THE FOSTER, GREER and Thorbecke (FGT) Index is a poverty measure developed by Eric Thorbecke and Joel Greer of Cornell University and James Foster, a professor of economics at Vanderbilt University. The formula is used by economists to measure how income is distributed below the poverty line. What it does, explains Foster, is to help measure how really poor the poor are. It accomplishes this by taking into consideration a variety of factors.

Poverty can be difficult to measure. For example, a family earning $6 a week in Guatemala is at a different poverty level than a family earning $6 in Tahiti or Tennessee. The index was first published in 1984 in Econometrica, the journal of the Econometric Society at Northwestern University in Evanston, Illinois, in an article titled “A Class of Decomposable Poverty Measures.” Since its publication, the FGT measure, as it is now called, has been adopted as the standard poverty measure by the World Bank and the Inter-American Development Bank. Most recently, it became part of Chapter V, Article 34, of the Mexican Constitution.

“I was extremely surprised when a colleague in Mexico mentioned to me, ‘Did you know that your measure is now the basis of the poverty program in Mexico?’” Foster said.

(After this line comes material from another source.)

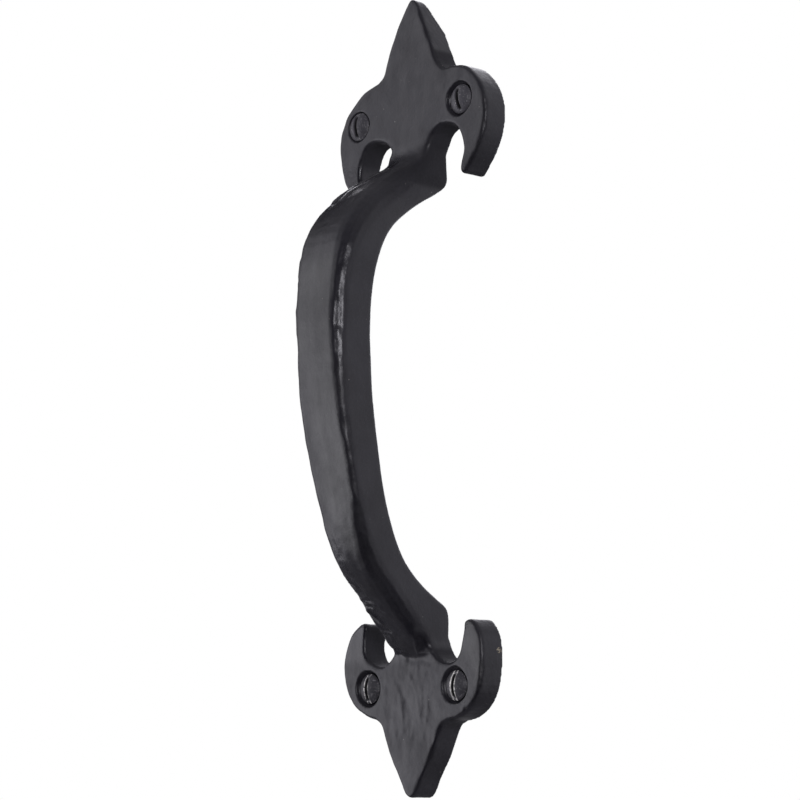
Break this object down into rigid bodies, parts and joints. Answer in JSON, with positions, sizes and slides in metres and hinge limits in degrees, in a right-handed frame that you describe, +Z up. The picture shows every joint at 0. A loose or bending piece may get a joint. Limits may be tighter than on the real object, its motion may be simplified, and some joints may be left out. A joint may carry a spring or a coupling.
{
  "type": "pull handle",
  "caption": "Cast-iron pull handle: a bowed grip between fleur-de-lis end plates, fixed flat to a door, gate or shutter by slotted raised-head screws.",
  "frame": {"origin": "on the mounting plane, midway between the tips of the plates", "axes": "+Z up along the handle, +Y into the door, +X to the right seen from the front"},
  "size_m": [0.0564, 0.0471, 0.204],
  "materials": {
    "painted_iron": "satin black paint over rough sand-cast iron",
    "screw_steel": "black japanned steel, rubbed bright at the edges of the slot"
  },
  "bodies": {
    "root": {"handle_casting": "painted_iron", "screw_upper_left": "screw_steel", "screw_upper_right": "screw_steel", "screw_lower_left": "screw_steel", "screw_lower_right": "screw_steel"}
  },
  "joints": []
}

He has since traveled to Mexico and visited with the Mexican vice minister of finance, who explained how the government uses the FGT measure in a poverty-reduction program called Progresa (Programa de Educación, Salud y Alimentación, or the Program for Education, Health and Nourishment).

“First they have a 14-billion peso fund that is gathered by taxation,” said Foster, “and is redistributed through education programs, through health programs and through other welfare programs to the poor. It's allocated among the states in proportion to what my measure says. So, if there's a state in Mexico with twice the poverty, it gets twice the funds, on a per capita basis. Secondly, within the states, it's allocated across regions.” Thus, the index determines the allocation of approximately $1.6 billion in funding.

Foster, who is a member of the MacArthur Foun-dation-funded Network on Inequality and Poverty and Broader Perspective, says he became interested in measures of poverty and inequality while an undergraduate student. He has recently completed a book with his mentor, Nobel laureate Amartya Sen, a pioneer in measuring poverty currently at Trinity College at Cambridge. Foster also has completed papers on measuring inequality and measuring literacy. He's currently working on measuring health inequality. A subtext of much of his work is “let's go beyond income in measuring the well-being of our society,” he said.

Foster's poverty measure, however, has not been adopted widely in the United States. “Here in the United States, the way we measure poverty is by counting people who are poor and expressing that figure as a percentage of the total population. One problem with that is if you have a lot of really poor people, it doesn’t show up in the data,” he said. According to Foster, the relative strength of the FGT is that it allows researchers to discover how many poor are falling far below the poverty line and how many are hovering close to it.